> **EXERCISE**:
Print every line of the listing exactly, please.
* START *
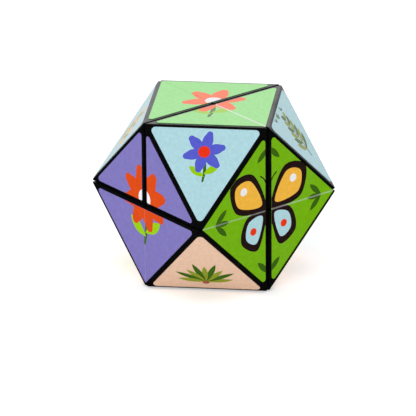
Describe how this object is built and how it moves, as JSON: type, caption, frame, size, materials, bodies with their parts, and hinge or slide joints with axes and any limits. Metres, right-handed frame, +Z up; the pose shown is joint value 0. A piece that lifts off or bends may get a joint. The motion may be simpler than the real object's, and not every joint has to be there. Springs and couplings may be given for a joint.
{
  "type": "folding picture puzzle",
  "caption": "Hollow plastic blocks joined in a ring by printed film hinges, closed into a cuboctahedron that folds open and turns inside out.",
  "frame": {"origin": "middle of the square face the closed puzzle stands on", "axes": "+Z up; +X out of the middle of the right square face; -Y out of the middle of the front square face"},
  "size_m": [0.0704, 0.0704, 0.0704],
  "materials": {
    "black_shell": "glossy moulded black ABS with light handling marks",
    "black_lid": "satin moulded black ABS",
    "inner_film": "glossy printed film, pictures inside black borders",
    "top_film": "glossy printed film, light green ground",
    "right_film": "glossy printed film, leaf green ground",
    "front_film": "glossy printed film, violet ground",
    "left_film": "glossy printed film, amber ground",
    "back_film": "glossy printed film, teal ground",
    "bottom_film": "glossy printed film, coral ground",
    "sky_film": "glossy printed film, pale blue ground",
    "sand_film": "glossy printed film, sand ground"
  },
  "bodies": {
    "upper_front_left": {"shell_upper_front_left": "black_shell", "lid_upper_front_left": "black_lid", "inner_film_upper_front_left": "inner_film", "triangle_film_upper_front_left": "sky_film", "left_hinge_film_upper_front_left": "left_film", "front_film_upper_front_left": "front_film", "top_hinge_film_upper_front_left": "top_film"},
    "upper_front_right": {"shell_upper_front_right": "black_shell", "lid_upper_front_right": "black_lid", "inner_film_upper_front_right": "inner_film", "triangle_film_upper_front_right": "sky_film", "right_hinge_film_upper_front_right": "right_film", "front_film_upper_front_right": "front_film", "top_hinge_film_upper_front_right": "top_film"},
    "upper_back_left": {"shell_upper_back_left": "black_shell", "lid_upper_back_left": "black_lid", "inner_film_upper_back_left": "inner_film", "triangle_film_upper_back_left": "sand_film", "left_hinge_film_upper_back_left": "left_film", "back_film_upper_back_left": "back_film", "top_hinge_film_upper_back_left": "top_film"},
    "upper_back_right": {"shell_upper_back_right": "black_shell", "lid_upper_back_right": "black_lid", "inner_film_upper_back_right": "inner_film", "triangle_film_upper_back_right": "sky_film", "right_hinge_film_upper_back_right": "right_film", "back_film_upper_back_right": "back_film", "top_hinge_film_upper_back_right": "top_film"},
    "lower_front_left": {"shell_lower_front_left": "black_shell", "lid_lower_front_left": "black_lid", "inner_film_lower_front_left": "inner_film", "triangle_film_lower_front_left": "sand_film", "left_hinge_film_lower_front_left": "left_film", "front_hinge_film_lower_front_left": "front_film", "bottom_film_lower_front_left": "bottom_film"},
    "lower_front_right": {"shell_lower_front_right": "black_shell", "lid_lower_front_right": "black_lid", "inner_film_lower_front_right": "inner_film", "triangle_film_lower_front_right": "sand_film", "right_hinge_film_lower_front_right": "right_film", "front_hinge_film_lower_front_right": "front_film", "bottom_film_lower_front_right": "bottom_film"},
    "lower_back_left": {"shell_lower_back_left": "black_shell", "lid_lower_back_left": "black_lid", "inner_film_lower_back_left": "inner_film", "triangle_film_lower_back_left": "sky_film", "left_hinge_film_lower_back_left": "left_film", "back_hinge_film_lower_back_left": "back_film", "bottom_film_lower_back_left": "bottom_film"},
    "lower_back_right": {"shell_lower_back_right": "black_shell", "lid_lower_back_right": "black_lid", "inner_film_lower_back_right": "inner_film", "triangle_film_lower_back_right": "sand_film", "right_hinge_film_lower_back_right": "right_film", "back_hinge_film_lower_back_right": "back_film", "bottom_film_lower_back_right": "bottom_film"}
  },
  "joints": [
    {"name": "right_front_fold", "type": "hinge", "parent": "lower_front_right", "child": "upper_front_right", "pos_m": [0.03535, -0.0175, 0.0352], "axis": [0, 1, 0], "range_deg": [0, 179.5]},
    {"name": "top_right_fold", "type": "hinge", "parent": "upper_front_right", "child": "upper_back_right", "pos_m": [0.0175, 0, 0.07055], "axis": [1, 0, 0], "range_deg": [0, 179.5]},
    {"name": "right_back_fold", "type": "hinge", "parent": "upper_back_right", "child": "lower_back_right", "pos_m": [0.03535, 0.0175, 0.0352], "axis": [0, 1, 0], "range_deg": [-179.5, 0]},
    {"name": "front_fold", "type": "hinge", "parent": "lower_front_right", "child": "lower_front_left", "pos_m": [0, -0.03535, 0.0177], "axis": [0, 0, 1], "range_deg": [0, 179.5]},
    {"name": "left_front_fold", "type": "hinge", "parent": "lower_front_left", "child": "upper_front_left", "pos_m": [-0.03535, -0.0175, 0.0352], "axis": [0, -1, 0], "range_deg": [0, 179.5]},
    {"name": "top_left_fold", "type": "hinge", "parent": "upper_front_left", "child": "upper_back_left", "pos_m": [-0.0175, 0, 0.07055], "axis": [1, 0, 0], "range_deg": [0, 179.5]},
    {"name": "left_back_fold", "type": "hinge", "parent": "upper_back_left", "child": "lower_back_left", "pos_m": [-0.03535, 0.0175, 0.0352], "axis": [0, -1, 0], "range_deg": [-179.5, 0]}
  ],
  "couplings": [
    {"joint": "right_back_fold", "follows": "right_front_fold", "ratio": -1},
    {"joint": "top_left_fold", "follows": "top_right_fold", "ratio": 1},
    {"joint": "left_back_fold", "follows": "left_front_fold", "ratio": -1}
  ]
}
* END *
> **TASK RESULT**:
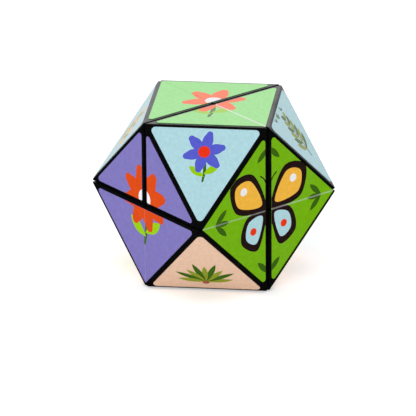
Describe how this object is built and how it moves, as JSON: type, caption, frame, size, materials, bodies with their parts, and hinge or slide joints with axes and any limits. Metres, right-handed frame, +Z up; the pose shown is joint value 0. A piece that lifts off or bends may get a joint. The motion may be simpler than the real object's, and not every joint has to be there. Springs and couplings may be given for a joint.
{
  "type": "folding picture puzzle",
  "caption": "Hollow plastic blocks joined in a ring by printed film hinges, closed into a cuboctahedron that folds open and turns inside out.",
  "frame": {"origin": "middle of the square face the closed puzzle stands on", "axes": "+Z up; +X out of the middle of the right square face; -Y out of the middle of the front square face"},
  "size_m": [0.0704, 0.0704, 0.0704],
  "materials": {
    "black_shell": "glossy moulded black ABS with light handling marks",
    "black_lid": "satin moulded black ABS",
    "inner_film": "glossy printed film, pictures inside black borders",
    "top_film": "glossy printed film, light green ground",
    "right_film": "glossy printed film, leaf green ground",
    "front_film": "glossy printed film, violet ground",
    "left_film": "glossy printed film, amber ground",
    "back_film": "glossy printed film, teal ground",
    "bottom_film": "glossy printed film, coral ground",
    "sky_film": "glossy printed film, pale blue ground",
    "sand_film": "glossy printed film, sand ground"
  },
  "bodies": {
    "upper_front_left": {"shell_upper_front_left": "black_shell", "lid_upper_front_left": "black_lid", "inner_film_upper_front_left": "inner_film", "triangle_film_upper_front_left": "sky_film", "left_hinge_film_upper_front_left": "left_film", "front_film_upper_front_left": "front_film", "top_hinge_film_upper_front_left": "top_film"},
    "upper_front_right": {"shell_upper_front_right": "black_shell", "lid_upper_front_right": "black_lid", "inner_film_upper_front_right": "inner_film", "triangle_film_upper_front_right": "sky_film", "right_hinge_film_upper_front_right": "right_film", "front_film_upper_front_right": "front_film", "top_hinge_film_upper_front_right": "top_film"},
    "upper_back_left": {"shell_upper_back_left": "black_shell", "lid_upper_back_left": "black_lid", "inner_film_upper_back_left": "inner_film", "triangle_film_upper_back_left": "sand_film", "left_hinge_film_upper_back_left": "left_film", "back_film_upper_back_left": "back_film", "top_hinge_film_upper_back_left": "top_film"},
    "upper_back_right": {"shell_upper_back_right": "black_shell", "lid_upper_back_right": "black_lid", "inner_film_upper_back_right": "inner_film", "triangle_film_upper_back_right": "sky_film", "right_hinge_film_upper_back_right": "right_film", "back_film_upper_back_right": "back_film", "top_hinge_film_upper_back_right": "top_film"},
    "lower_front_left": {"shell_lower_front_left": "black_shell", "lid_lower_front_left": "black_lid", "inner_film_lower_front_left": "inner_film", "triangle_film_lower_front_left": "sand_film", "left_hinge_film_lower_front_left": "left_film", "front_hinge_film_lower_front_left": "front_film", "bottom_film_lower_front_left": "bottom_film"},
    "lower_front_right": {"shell_lower_front_right": "black_shell", "lid_lower_front_right": "black_lid", "inner_film_lower_front_right": "inner_film", "triangle_film_lower_front_right": "sand_film", "right_hinge_film_lower_front_right": "right_film", "front_hinge_film_lower_front_right": "front_film", "bottom_film_lower_front_right": "bottom_film"},
    "lower_back_left": {"shell_lower_back_left": "black_shell", "lid_lower_back_left": "black_lid", "inner_film_lower_back_left": "inner_film", "triangle_film_lower_back_left": "sky_film", "left_hinge_film_lower_back_left": "left_film", "back_hinge_film_lower_back_left": "back_film", "bottom_film_lower_back_left": "bottom_film"},
    "lower_back_right": {"shell_lower_back_right": "black_shell", "lid_lower_back_right": "black_lid", "inner_film_lower_back_right": "inner_film", "triangle_film_lower_back_right": "sand_film", "right_hinge_film_lower_back_right": "right_film", "back_hinge_film_lower_back_right": "back_film", "bottom_film_lower_back_right": "bottom_film"}
  },
  "joints": [
    {"name": "right_front_fold", "type": "hinge", "parent": "lower_front_right", "child": "upper_front_right", "pos_m": [0.03535, -0.0175, 0.0352], "axis": [0, 1, 0], "range_deg": [0, 179.5]},
    {"name": "top_right_fold", "type": "hinge", "parent": "upper_front_right", "child": "upper_back_right", "pos_m": [0.0175, 0, 0.07055], "axis": [1, 0, 0], "range_deg": [0, 179.5]},
    {"name": "right_back_fold", "type": "hinge", "parent": "upper_back_right", "child": "lower_back_right", "pos_m": [0.03535, 0.0175, 0.0352], "axis": [0, 1, 0], "range_deg": [-179.5, 0]},
    {"name": "front_fold", "type": "hinge", "parent": "lower_front_right", "child": "lower_front_left", "pos_m": [0, -0.03535, 0.0177], "axis": [0, 0, 1], "range_deg": [0, 179.5]},
    {"name": "left_front_fold", "type": "hinge", "parent": "lower_front_left", "child": "upper_front_left", "pos_m": [-0.03535, -0.0175, 0.0352], "axis": [0, -1, 0], "range_deg": [0, 179.5]},
    {"name": "top_left_fold", "type": "hinge", "parent": "upper_front_left", "child": "upper_back_left", "pos_m": [-0.0175, 0, 0.07055], "axis": [1, 0, 0], "range_deg": [0, 179.5]},
    {"name": "left_back_fold", "type": "hinge", "parent": "upper_back_left", "child": "lower_back_left", "pos_m": [-0.03535, 0.0175, 0.0352], "axis": [0, -1, 0], "range_deg": [-179.5, 0]}
  ],
  "couplings": [
    {"joint": "right_back_fold", "follows": "right_front_fold", "ratio": -1},
    {"joint": "top_left_fold", "follows": "top_right_fold", "ratio": 1},
    {"joint": "left_back_fold", "follows": "left_front_fold", "ratio": -1}
  ]
}